I found this post from 2012 that talks about several exploits, the earliest one referred to being this EV-1 run in '99. However the site says this was the "first time that such a cross-country trip has been attempted by a modern era, production electric car."
But was it the first EV coast-to-coast trip ever?
Apologies if this has already been discussed/answered elsewhere...
 
CE Raum, Greg Hanssen, and Bill Korthof (deceased)

They drove two EV1s, both CE's and Greg's, from Los Angeles to Florida in their "EV Odyssey."

November 1999.

You post this despite the original post in the thread documenting a journey in June 1998?

(edit: Looking more closely, I guess the 1998 trip may have ended at GM headquarters in Michigan -- they just call it "cross country".)
 
I have a keen interest in the early history of electric vehicles and especially the long-distance endurance runs that manufacturers and dealers would do to publicize the “country running ability” of electric cars.

In 1908, Oliver P. Fritchle drove an electric car that his company manufactured 2,140 miles from Lincoln, Nebraska to New York City and then to Washington, DC. Fritchle’s trip, while not coast-to-coast, was the longest early “cross-country” EV drive.

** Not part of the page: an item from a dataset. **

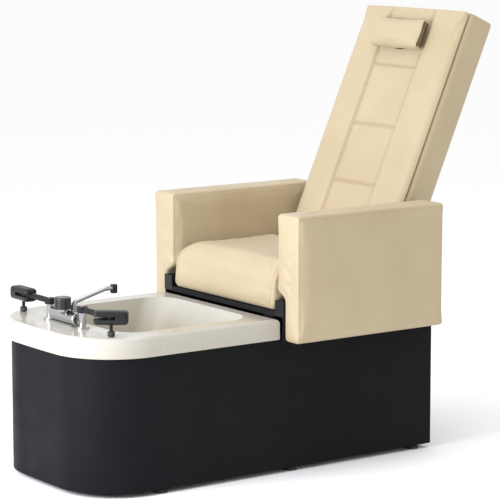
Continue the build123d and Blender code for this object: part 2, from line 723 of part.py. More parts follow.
beam_bottom = arm_bottom + 2.0
beam_wall = 4.0
for side, name in ((-1, "left"), (1, "right")):
    with BuildPart() as side_beam:
        with BuildSketch(Plane.XZ.offset(-(arm_front + 2))):
            with BuildLine():
                Polyline((side * beam_face, pan_bottom - 3), (side * beam_face, beam_top),
                         (side * beam_outer, beam_top), (side * beam_outer, beam_bottom),
                         (side * beam_inner, beam_bottom), (side * beam_inner, pan_bottom - 3), close=True)
            make_face()
            hollow_x = (beam_face + beam_outer) / 2
            with Locations((side * hollow_x, (pan_bottom - 3 + beam_top) / 2)):
                Rectangle(beam_outer - beam_face - 2 * beam_wall, beam_height - 2 * beam_wall,
                          mode=Mode.SUBTRACT)
        extrude(amount=-(arm_length - 22))
    write(side_beam, f"side_beam_{name}")

with BuildPart() as beam_end_caps:
    for side in (-1, 1):
        for y in (arm_front, arm_rear - 20):
            with Locations((side * (beam_face + beam_outer) / 2, y, (pan_bottom - 3 + beam_top) / 2)):
                Box(beam_outer - beam_face, 2, beam_height, align=(Align.CENTER, Align.MIN, Align.CENTER))
write(beam_end_caps, "beam_end_caps")

valance_top = beam_top - 14.0
with BuildPart() as rear_valance:
    with Locations((0, arm_rear - 18, board_top + 4)):
        Box(2 * beam_face, 4, valance_top - board_top - 4, align=(Align.CENTER, Align.MIN, Align.MIN))
    with Locations((-rail_x, arm_rear - 18, board_top), (rail_x, arm_rear - 18, board_top)):
        Box(rail_width + 6, 20, 2 * (rail_height + 3), mode=Mode.SUBTRACT)
    with Locations((0, arm_rear - 18, pan_bottom)):
        Box(2 * beam_face, arm_rear - 18 - cross_rear, 3, align=(Align.CENTER, Align.MAX, Align.MIN))
write(rear_valance, "rear_valance")

# ---------------------------------------------------------------- armrests
core_x = beam_outer + 20.0
core_bolt = 4.0
bolt_ys = (arm_front + 110.0, arm_front + 290.0, arm_front + 470.0)
bolt_z = beam_bottom + 30.0
for side, name in ((-1, "left"), (1, "right")):
    with BuildPart() as armrest:
        with BuildSketch(Plane.XZ.offset(-arm_front)):
            with BuildLine():
                Polyline((side * beam_outer, arm_bottom), (side * arm_outer, arm_bottom),
                         (side * arm_outer, arm_top), (side * arm_inner, arm_top),
                         (side * arm_inner, notch_top + arm_notch_bevel), (side * beam_outer, notch_top),
                         close=True)
            make_face()
        extrude(amount=-arm_length)
        fillet(armrest.edges().filter_by(Axis.Z), arm_edge)
        fillet(armrest.faces().sort_by(Axis.Z)[-1].edges(), arm_edge - 1)
        with Locations((side * (core_x + core_board / 2), arm_front + arm_length / 2, arm_bottom)):
            Box(core_board, arm_length - 60, arm_height - 40,
                align=(Align.CENTER, Align.CENTER, Align.MIN), mode=Mode.SUBTRACT)
        for y in bolt_ys:
            with Locations((side * beam_outer, y, bolt_z)):
                Cylinder(core_bolt, 2 * (core_x - beam_outer), rotation=(0, 90, 0), mode=Mode.SUBTRACT)
    write(armrest, f"armrest_{name}")

    with BuildPart() as arm_core:
        with Locations((side * (core_x + core_board / 2), arm_front + arm_length / 2, arm_bottom)):
            Box(core_board, arm_length - 60, arm_height - 40,
                align=(Align.CENTER, Align.CENTER, Align.MIN))
    write(arm_core, f"arm_core_{name}")

with BuildPart() as arm_bolts:
    for side in (-1, 1):
        for y in bolt_ys:
            with BuildSketch(Plane.YZ.offset(side * beam_outer)):
                with Locations((y, bolt_z)):
                    Circle(core_bolt)
            extrude(amount=side * (core_x - beam_outer))
write(arm_bolts, "arm_bolts")

# ---------------------------------------------------------------- seat cushion
seat_half_width = arm_inner - cushion_gap
seat_front = arm_front - 6.0
seat_rear = hinge_y + back_start * up_y + back_front * out_y - back_seat_gap
with BuildPart() as seat_cushion:
    with Locations((0, seat_front, pan_top)):
        Box(2 * seat_half_width, seat_rear - seat_front, seat_thickness,
            align=(Align.CENTER, Align.MIN, Align.MIN))
    fillet(seat_cushion.edges().filter_by(Axis.Z), 24)
    fillet(seat_cushion.faces().sort_by(Axis.Z)[-1].edges(), 22)
write(seat_cushion, "seat_cushion")

# ---------------------------------------------------------------- back hinge
lug_gauge = 12.0
lug_radius = 20.0
bracket_gauge = 10.0
bracket_inner = beam_face - bracket_gauge
lug_outer = back_half_width - 4.0
bracket_top = hinge_z + 24.0
with BuildPart() as hinge_brackets:
    for side in (-1, 1):
        with BuildSketch(Plane.YZ.offset(side * bracket_inner)):
            with Locations((hinge_y, (pan_bottom + hinge_z) / 2)):
                Rectangle(66, hinge_z - pan_bottom)
            with Locations((hinge_y, hinge_z)):
                Circle(24)
                Circle(hinge_pin_radius, mode=Mode.SUBTRACT)
        extrude(amount=side * bracket_gauge)
write(hinge_brackets, "hinge_brackets")

with BuildPart() as hinge_pins:
    for side in (-1, 1):
        pin_start = lug_outer - lug_gauge - 3.0
        with BuildSketch(Plane.YZ.offset(side * pin_start)):
            with Locations((hinge_y, hinge_z)):
                Circle(hinge_pin_radius)
        extrude(amount=side * (bracket_inner + bracket_gauge - pin_start))
write(hinge_pins, "hinge_pins")

# ---------------------------------------------------------------- reclining back
# pin of the recline drive, seen from the hinge, with the lever upright at mid travel
lever_lean = radians(recline_travel / 2)
pin_y = lever_drop * tan(lever_lean)
pin_z = -lever_drop
pin_u = pin_y * up_y + pin_z * up_z
pin_n = pin_y * out_y + pin_z * out_z
lever_pin = 5.0
lever_gauge = 10.0
rail_front_n = -28.0
rail_rear_n = -58.0
tube_n = -43.0
tube_radius = 10.0
tube_us = (80.0, back_height / 2, back_height - 45.0)
shell_wall = 9.0
side_plane = Plane(origin=(0, hinge_y, hinge_z), x_dir=(0, up_y, up_z), z_dir=(-1, 0, 0))
with BuildPart() as back_frame:
    for side in (-1, 1):
        offset = -side * lug_outer if side > 0 else lug_outer - lug_gauge
        with BuildSketch(side_plane.offset(offset)):
            with BuildLine():
                Polyline((back_height - 30, -rail_rear_n), (back_height - 30, -rail_front_n),
                         (60, -rail_front_n), (44, 13), (12, -16), (-12, -16), (-16, 12),
                         (30, -rail_rear_n), close=True)
            make_face()
            Circle(lug_radius)
            Circle(hinge_pin_radius + running_gap, mode=Mode.SUBTRACT)
        extrude(amount=lug_gauge)
    for u in tube_us:
        with BuildSketch(Plane.YZ.offset(-lug_outer + lug_gauge)):
            with Locations((hinge_y + u * up_y + tube_n * out_y, hinge_z + u * up_z + tube_n * out_z)):
                Circle(tube_radius)
        extrude(amount=2 * (lug_outer - lug_gauge))
    with BuildSketch(side_plane.offset(-lever_gauge / 2)):
        with Locations(((tube_us[0] + pin_u) / 2, -tube_n)):
            Rectangle(tube_us[0] - pin_u, 24)
        with Locations((pin_u, -pin_n)):
            Circle(12)
    extrude(amount=lever_gauge)
    with BuildSketch(side_plane.offset(-lever_gauge)):
        with Locations(Location((pin_u, -pin_n), -(recline_rest + recline_travel / 2))):
            SlotOverall(2 * lever_pin + 7, 2 * (lever_pin + loose_gap))
    extrude(amount=2 * lever_gauge, mode=Mode.SUBTRACT)
write(back_frame, "back_frame")

back_mid = (back_start + back_height) / 2
back_length = back_height - back_start
with BuildPart() as back_shell:
    with BuildSketch(back_plane(-back_rear)):
        with Locations((0, back_mid)):
            Rectangle(2 * back_half_width, back_length)
    extrude(amount=back_rear - back_split - joint_gap)
    fillet(back_shell.faces().sort_by(Axis((0, 0, 0), (0, out_y, out_z)))[0].edges(), back_corner)
    with BuildSketch(back_plane(-back_rear + shell_wall)):
        with Locations((0, back_mid - shell_wall)):
            Rectangle(2 * (back_half_width - 3.8), back_length)
    extrude(amount=back_rear, mode=Mode.SUBTRACT)
write(back_shell, "back_shell")

with BuildPart() as back_cushion:
    with BuildSketch(back_plane(-back_split)):
        with Locations((0, back_mid)):
            Rectangle(2 * back_half_width, back_length)
    extrude(amount=back_split + back_front)
    fillet(back_cushion.faces().sort_by(Axis((0, 0, 0), (0, out_y, out_z)))[-1].edges(), 18)
write(back_cushion, "back_cushion")

# ---------------------------------------------------------------- recline drive
drive_axis_z = hinge_z - lever_drop
fork_y = hinge_y + pin_y
rod_radius = 7.0
recline_tube_rear = hinge_y - 62.0
recline_tube_length = 160.0
cheek = 6.0
with BuildPart() as recline_rod:
    with BuildSketch(Plane.XZ.offset(-(recline_tube_rear - 120))):
        with Locations((0, drive_axis_z)):
            Circle(rod_radius)
    extrude(amount=-(fork_y - 22 - recline_tube_rear + 120))
    with Locations((0, fork_y - 22, drive_axis_z)):
        Box(2 * (lever_gauge / 2 + 1 + cheek), 8, 20, align=(Align.CENTER, Align.MAX, Align.CENTER))
    for side in (-1, 1):
        with Locations((side * (lever_gauge / 2 + 1 + cheek / 2), fork_y - 24, drive_axis_z)):
            Box(cheek, 34, 20, align=(Align.CENTER, Align.MIN, Align.CENTER))
    with Locations((0, fork_y, drive_axis_z)):
        Cylinder(lever_pin, 2 * (lever_gauge / 2 + 1 + cheek), rotation=(0, 90, 0), mode=Mode.SUBTRACT)
write(recline_rod, "recline_rod")

with BuildPart() as recline_pin:
    with Locations((0, fork_y, drive_axis_z)):
        Cylinder(lever_pin, 2 * (lever_gauge / 2 + 1 + cheek), rotation=(0, 90, 0))
write(recline_pin, "recline_pin")

with BuildPart() as recline_drive:
    with BuildSketch(Plane.XZ.offset(-(recline_tube_rear - recline_tube_length))):
        with Locations((0, drive_axis_z)):
            Circle(15)
            Circle(rod_radius + loose_gap, mode=Mode.SUBTRACT)
    extrude(amount=-recline_tube_length)
    with Locations((0, recline_tube_rear - recline_tube_length, drive_axis_z)):
        Box(50, 70, 44, align=(Align.CENTER, Align.MAX, Align.CENTER))
    with Locations((-50, recline_tube_rear - recline_tube_length - 35, drive_axis_z)):
        Cylinder(20, 60, rotation=(0, 90, 0))
    for y in (recline_tube_rear - 30, recline_tube_rear - recline_tube_length + 30):
        with Locations((0, y, pan_bottom)):
            Box(24, 20, pan_bottom - drive_axis_z - 13, align=(Align.CENTER, Align.CENTER, Align.MAX))
write(recline_drive, "recline_drive")

# ---------------------------------------------------------------- headrest
pillow_top = back_height - pillow_from_top
pillow_mid = pillow_top - pillow_height / 2
track_half = 20.0
track_gauge = 5.0
track_inset = 6.0
track_length = pillow_height - 2 * track_inset
carrier_gauge = 5.0
carrier_lip = 4.0
carrier_length = track_length - headrest_travel
carrier_mid = pillow_mid + (track_length - carrier_length) / 2
with BuildPart() as headrest_track:
    with BuildSketch(back_plane(back_front)):
        with Locations((0, pillow_mid)):
            RectangleRounded(2 * track_half, track_length, 6)
    extrude(amount=track_gauge)
write(headrest_track, "headrest_track")

with BuildPart() as headrest_carrier:
    with BuildSketch(back_plane(back_front + track_gauge + joint_gap)):
        with Locations((0, carrier_mid)):
            Rectangle(2 * (track_half + carrier_lip + joint_gap), carrier_length)
    extrude(amount=carrier_gauge)
    for side in (-1, 1):
        with BuildSketch(back_plane(back_front + 2 * joint_gap)):
            with Locations((side * (track_half + joint_gap + carrier_lip / 2), carrier_mid)):
                Rectangle(carrier_lip, carrier_length)
        extrude(amount=track_gauge)
write(headrest_carrier, "headrest_carrier")

pillow_back = back_front + track_gauge + carrier_gauge + joint_gap
with BuildPart() as headrest_pillow:
    with BuildSketch(back_plane(pillow_back)):
        with Locations((0, pillow_mid)):
            Rectangle(pillow_width, pillow_height)
    extrude(amount=pillow_depth)
    fillet(headrest_pillow.faces().sort_by(Axis((0, 0, 0), (0, out_y, out_z)))[-1].edges(), 14)
write(headrest_pillow, "headrest_pillow")
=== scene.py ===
"""Looks of a pedicure spa chair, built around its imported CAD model. Metres, +Z up, basin end to -Y."""

from math import cos, radians, sin

import bmesh
import bpy
import numpy as np
from mathutils import Matrix, Vector
from mathutils.bvhtree import BVHTree
from mathutils.kdtree import KDTree


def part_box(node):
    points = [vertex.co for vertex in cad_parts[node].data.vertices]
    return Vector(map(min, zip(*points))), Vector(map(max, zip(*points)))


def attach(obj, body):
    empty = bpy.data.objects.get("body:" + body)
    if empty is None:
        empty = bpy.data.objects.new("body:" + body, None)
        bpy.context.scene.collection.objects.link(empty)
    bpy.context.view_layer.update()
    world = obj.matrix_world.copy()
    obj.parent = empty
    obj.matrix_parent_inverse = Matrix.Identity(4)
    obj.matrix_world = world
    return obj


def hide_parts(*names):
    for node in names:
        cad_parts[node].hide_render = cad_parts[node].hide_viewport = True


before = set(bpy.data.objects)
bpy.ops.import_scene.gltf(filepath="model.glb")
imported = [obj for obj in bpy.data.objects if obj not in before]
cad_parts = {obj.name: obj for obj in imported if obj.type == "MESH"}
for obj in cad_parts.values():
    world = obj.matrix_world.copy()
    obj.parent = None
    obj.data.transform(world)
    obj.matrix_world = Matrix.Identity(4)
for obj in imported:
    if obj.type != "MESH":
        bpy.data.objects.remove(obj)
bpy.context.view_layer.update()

# ------------------------------------------------------------------ camera
# A long lens a few metres off the basin end's near corner, a little above seat height.
VIEW_TURN = radians(54.41)
VIEW_DROP = radians(8.60)
camera_data = bpy.data.cameras.new("camera")
camera_data.sensor_width = 36.0
camera_data.lens = 172.98
camera_data.shift_x = -0.0158
camera_data.shift_y = -0.0148
camera_data.clip_end = 60.0
camera = bpy.data.objects.new("camera", camera_data)
bpy.context.scene.collection.objects.link(camera)
looking = Vector((-sin(VIEW_TURN) * cos(VIEW_DROP), cos(VIEW_TURN) * cos(VIEW_DROP), -sin(VIEW_DROP)))
camera.location = (6.16519, -4.37286, 1.82027)
camera.rotation_mode = "QUATERNION"
camera.rotation_quaternion = looking.to_track_quat("-Z", "Y")
bpy.context.scene.camera = camera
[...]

The 1968 Great Transcontinental Electric Car Race between Caltech in Pasadena, CA and MIT in Boston (3,400 miles) is the earliest documented coast-to-coast EV trip that I can find. Wally Rippel of Caltech won that race in a converted VW bus that he built himself. Rippel later helped design the car that would become the GM EV-1 and worked for Tesla Motors between 2006 and 2008.

If you are interested in the events held among EV drivers 100 years ago, you may enjoy this site: Electric Sociability Run Electric Vehicle History.

Lanny
 
I have a keen interest in the early history of electric vehicles and especially the long-distance endurance runs that manufacturers and dealers would do to publicize the “country running ability” of electric cars.

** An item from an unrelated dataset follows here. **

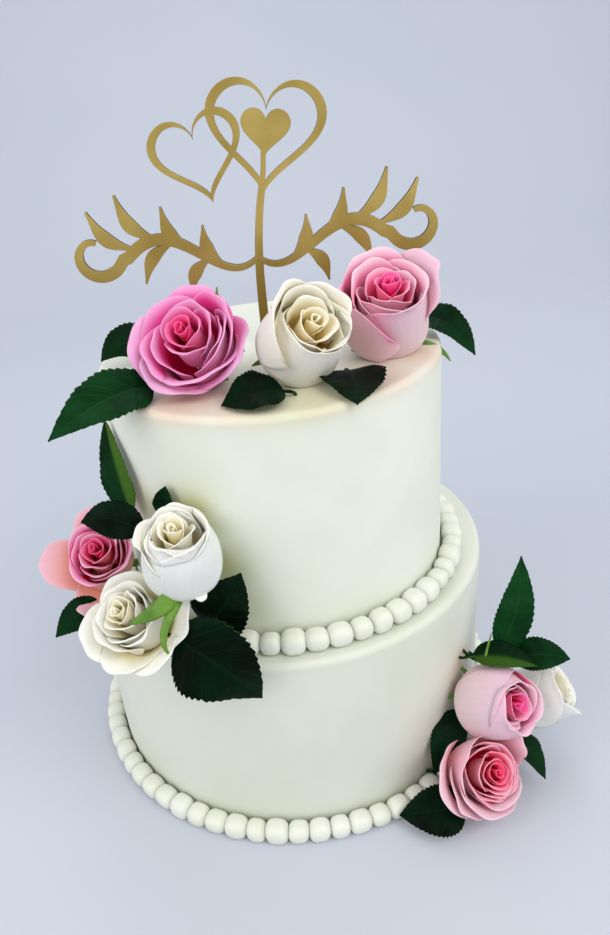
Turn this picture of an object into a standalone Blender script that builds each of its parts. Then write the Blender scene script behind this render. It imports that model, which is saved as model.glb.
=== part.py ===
"""Two-tier buttercream wedding cake with piped pearl borders, nine fresh roses in three sprays,
their leaves, and a gold laser-cut topper of hearts and scrolls. Metres, +Z up, front towards -Y."""

import math
import random

import bmesh
import bpy
import numpy as np
from mathutils import Matrix, Vector

MM = 0.001
GAP = 0.3 * MM

# Tiers: an 8 inch and a 6 inch cake, each with 7 mm of buttercream
LOWER_RADIUS = 108 * MM
LOWER_HEIGHT = 108 * MM
UPPER_RADIUS = 83.5 * MM
UPPER_HEIGHT = 114 * MM
UPPER_SHIFT = Vector((2 * MM, -8 * MM, 0))
RIM_ROUND = 3 * MM
TIER_STEPS = 48
TOP = LOWER_HEIGHT + UPPER_HEIGHT

# Piped pearls
PEARL_PITCH = 10.6 * MM
PEARL_RADIUS = 5.5 * MM
PEARL_UNEVEN = 0.09
NECK_SHARE = 0.5

# Flowers and foliage
PETAL_THICKNESS = 1.4 * MM
LEAF_THICKNESS = 0.8 * MM
STEM_RADIUS = 2.2 * MM

# Topper
TOPPER_THICKNESS = 3 * MM
TOPPER_Y = 0.0
TOPPER_FOOT = TOP - 16 * MM

COLOURS = {
    "buttercream": ((0.86, 0.85, 0.72), 0.5, 0.0),
    "hot_pink_petal": ((0.85, 0.20, 0.45), 0.6, 0.0),
    "pale_pink_petal": ((0.88, 0.55, 0.62), 0.6, 0.0),
    "coral_petal": ((0.86, 0.30, 0.36), 0.6, 0.0),
    "white_petal": ((0.88, 0.85, 0.76), 0.6, 0.0),
    "leaf": ((0.03, 0.09, 0.04), 0.35, 0.0),
    "gold": ((0.50, 0.38, 0.12), 0.35, 0.6),
}


def clear_scene():
    for obj in list(bpy.data.objects):
        bpy.data.objects.remove(obj, do_unlink=True)


def new_collection(name):
    made = bpy.data.collections.new(name)
    bpy.context.scene.collection.children.link(made)
    return made


def material(name):
    made = bpy.data.materials.get(name)
    if made is None:
        colour, roughness, metallic = COLOURS[name]
        made = bpy.data.materials.new(name)
        made.use_nodes = True
        shader = made.node_tree.nodes["Principled BSDF"]
        shader.inputs["Base Color"].default_value = (*colour, 1)
        shader.inputs["Roughness"].default_value = roughness
        shader.inputs["Metallic"].default_value = metallic
    return made


def add_object(name, data, collection, finish=None):
    obj = bpy.data.objects.new(name, data)
    collection.objects.link(obj)
    if finish:
        data.materials.append(material(finish))
    return obj


def mesh_from(bm, name):
    mesh = bpy.data.meshes.new(name)
    bm.to_mesh(mesh)
    bm.free()
    return mesh


def applied(obj):
    """The object's mesh with its modifiers and its placing applied."""
    bpy.context.view_layer.update()
    graph = bpy.context.evaluated_depsgraph_get()
    mesh = bpy.data.meshes.new_from_object(obj.evaluated_get(graph))
    mesh.transform(obj.matrix_world)
    return mesh


def largest_body(mesh):
    """Keeps the one outer surface: sealed hollows are filled and loose scraps dropped."""
    bm = bmesh.new()
    bm.from_mesh(mesh)
    bmesh.ops.remove_doubles(bm, verts=bm.verts, dist=0.02 * MM)
    left = set(bm.faces)
    bodies = []
    while left:
        stack = [left.pop()]
        body = list(stack)
        while stack:
            for edge in stack.pop().edges:
                for face in edge.link_faces:
                    if face in left:
                        left.remove(face)
                        stack.append(face)
                        body.append(face)
        bodies.append(body)
    bodies.sort(key=lambda faces: sum(face.calc_area() for face in faces))
    spare = [face for body in bodies[:-1] for face in body]
    bmesh.ops.delete(bm, geom=spare, context="FACES")
    bmesh.ops.triangulate(bm, faces=bm.faces)
    bm.to_mesh(mesh)
    bm.free()
    return mesh


def union(name, pieces, finish, collection):
    """Joins closed pieces into one solid, and removes them."""
    group = bpy.data.collections.new(name + "_pieces")
    bpy.context.scene.collection.children.link(group)
    first, rest = pieces[0], pieces[1:]
    for piece in rest:
        for home in list(piece.users_collection):
            home.objects.unlink(piece)
        group.objects.link(piece)
    join = first.modifiers.new("Join", "BOOLEAN")
    join.operation = "UNION"
    join.operand_type = "COLLECTION"
    join.collection = group
    join.solver = "EXACT"
    mesh = largest_body(applied(first))
    for piece in pieces:
        bpy.data.objects.remove(piece, do_unlink=True)
    bpy.data.collections.remove(group)
    mesh.materials.clear()
    return add_object(name, mesh, collection, finish)


def turned(name, profile, steps, finish, collection):
    """A profile from the top of the axis, down the outside, to the bottom of the axis, turned round Z."""
    bm = bmesh.new()
    points = [bm.verts.new((r, 0, z)) for r, z in profile]
    for a, b in zip(points, points[1:]):
        bm.edges.new((a, b))
    obj = add_object(name, mesh_from(bm, name), collection, finish)
    screw = obj.modifiers.new("Turn", "SCREW")
    screw.steps = steps
    screw.render_steps = steps
    screw.use_merge_vertices = True
    screw.merge_threshold = 0.01 * MM
    screw.use_smooth_shade = True
    return obj


def tier(name, radius, low, high, place, collection):
    corner = [
        (radius - RIM_ROUND + RIM_ROUND * math.sin(a), high - RIM_ROUND + RIM_ROUND * math.cos(a))
        for a in np.linspace(0, math.pi / 2, 4)
    ]
    profile = [(0, high), *corner, (radius, low), (0, low)]
    obj = turned(name, profile, TIER_STEPS, "buttercream", collection)
    obj.location = place
    return obj


def pearl_border(name, ring_radius, floor, place, seed, collection):
    """A ring of touching piped pearls: one closed tube whose radius swells at each pearl."""
    rng = random.Random(seed)
    count = round(2 * math.pi * ring_radius / PEARL_PITCH)
    widths = [1 + rng.uniform(-PEARL_UNEVEN, PEARL_UNEVEN) for _ in range(count)]
    total = sum(widths)
    curve = bpy.data.curves.new(name, "CURVE")
    curve.dimensions = "3D"
    curve.bevel_depth = PEARL_RADIUS
    curve.bevel_resolution = 1
    spline = curve.splines.new("POLY")
    spline.points.add(2 * count - 1)
    spline.use_cyclic_u = True
    turned_to = 0.0
    for k, width in enumerate(widths):
        step = 2 * math.pi * width / total
        for j, (share, swell) in enumerate(((0.0, NECK_SHARE), (0.5, 1.0))):
            angle = turned_to + step * share
            point = spline.points[2 * k + j]
            size = swell * min(1.0, width)
            height = floor + PEARL_RADIUS + GAP
            point.co = (ring_radius * math.cos(angle), ring_radius * math.sin(angle), height, 1)
            point.radius = size
        turned_to += step
    obj = add_object(name, curve, collection, "buttercream")
    obj.location = place
    return obj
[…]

In 1908, Oliver P. Fritchle drove an electric car that his company manufactured 2,140 miles from Lincoln, Nebraska to New York City and then to Washington, DC. Fritchle’s trip, while not coast-to-coast, was the longest early “cross-country” EV drive.

The 1968 Great Transcontinental Electric Car Race between Caltech in Pasadena, CA and MIT in Boston (3,400 miles) is the earliest documented coast-to-coast EV trip that I can find. Wally Rippel of Caltech won that race in a converted VW bus that he built himself. Rippel later helped design the car that would become the GM EV-1 and worked for Tesla Motors between 2006 and 2008.

If you are interested in the events held among EV drivers 100 years ago, you may enjoy this site: Electric Sociability Run Electric Vehicle History.

Lanny

Aha... I figured the EV-1 crew couldn't have been the first. Many thanks for this. MIT's EV team site has a historical page here that has a number of links to coverage of the 1968 event you mention. Off now to feed the giant void that is my knowledge of EV history...
 
In 1908, Oliver P. Fritchle drove an electric car that his company manufactured 2,140 miles from Lincoln, Nebraska to New York City and then to Washington, DC. Fritchle’s trip, while not coast-to-coast, was the longest early “cross-country” EV drive.

I would imagine in 1908 there probably were large areas west of Nebraska where it would have been difficult to find electricity.